6. Placing Anvils Above Your Head
Anvils obey gravity. If you place one on sand, gravel, or another falling block, it’ll drop when that block is disturbed. More importantly, if you’re working under an anvil and it falls, it deals significant damage (up to 20 hearts from max height). Always place anvils on solid, stable blocks in your workshop.
Conclusion
The anvil is one of Minecraft’s most powerful tools, enabling you to keep your best gear in fighting shape through endless adventures. Crafting one requires a solid iron investment, 31 ingots, but the payoff is worth it once you start repairing enchanted diamond or netherite equipment, combining enchantments into god-tier weapons, or simply naming your favorite pet “Sir Fluffington the Brave.”
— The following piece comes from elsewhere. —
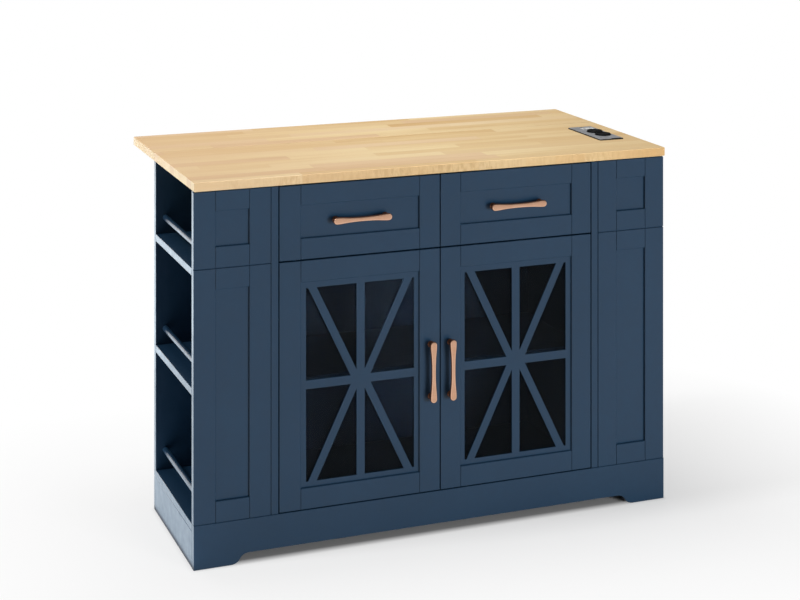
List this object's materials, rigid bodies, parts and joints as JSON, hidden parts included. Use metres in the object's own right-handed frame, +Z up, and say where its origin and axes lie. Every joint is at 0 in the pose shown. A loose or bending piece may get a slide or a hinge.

Mastering anvil mechanics, especially the prior work penalty and the “Too Expensive” cap, takes practice, but once you understand the system, you’ll save countless experience levels and avoid the frustration of bricked items. Combine books strategically, batch your repairs, and always keep a backup anvil ready to craft.
Whether you’re gearing up for the Ender Dragon, outfitting a full netherite armor set, or just organizing your storage with renamed shulker boxes, the anvil is an essential part of your Minecraft toolkit. Now get out there, mine some iron, and start hammering.